Uun sits cross-legged on Walter’s floor, wearing a Metallica hat, which he bought on the coast. He talks of the headhunting years. Uun grew up with human heads hanging from the longhouse rafters. “It was just normal.” Once, he says, a marauding tribe attacked his grandfather’s village and the people escaped to a jar burial site in the jungle. They camped at that site for months, unable to work their fields. They grew hungry. Eventually, they sacrificed one villager to the enemy as payment for safe passage to their homes and paddies.

As Sylvester treks through the forest, he points to megaliths marked by yellow ITTO signs. Some sites have no fences. One is circled by a rudimentary barrier that might deter a buffalo – but not a bulldozer. Like other Kelabits, Sylvester worries about the future. From time immemorial, feet were the only mode of transportation around the area. Airplanes came with WWII, opening the highlands to those with money and the inclination. Now, a growing spiderweb of logging roads fans across the landscape, creeping closer to the Kelabits. “It’s disgusting,” says a pilot who flies the area. “No one can stop them.”
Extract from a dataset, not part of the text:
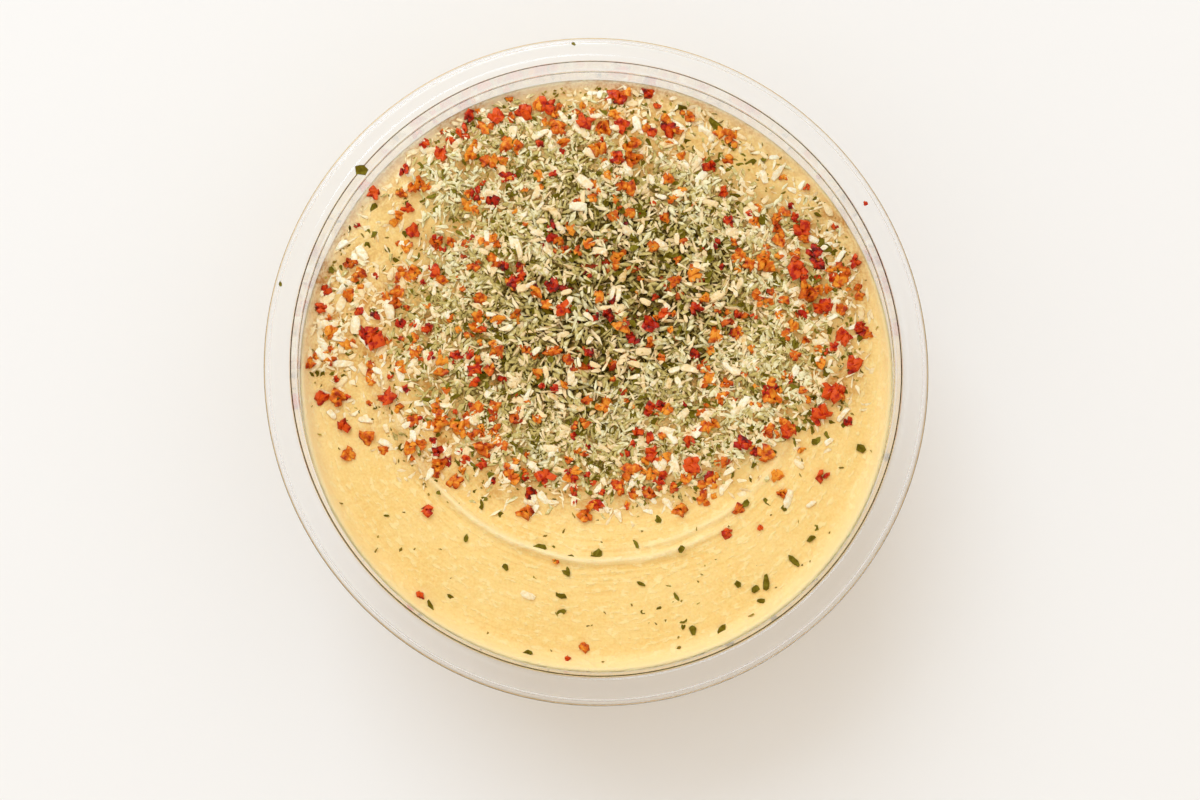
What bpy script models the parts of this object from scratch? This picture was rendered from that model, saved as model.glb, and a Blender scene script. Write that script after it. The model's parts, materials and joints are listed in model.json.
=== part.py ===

Janowski warns that even a national park extension would not guarantee the survival of Kelabit relics. “I am not sure how much the logging companies will respect the sites.”

Dr. Paul Chai of the ITTO Biodiversity Conservation Project says ITTO is not involved in timber licensing. “But we have sent survey information and maps to the contractors to request them to keep out of the sites.” Locals also must ask the Sarawak Museum to protect the area, he says.

Walter seems harried when pointing to the mountains beyond his village. The logging trucks are there, just over the hill. Sometimes the wind carries the sound of their grinding engines. He invites us to explore more burial sites and megaliths up there — soon.

“I hope that you come before the logging enters this side.”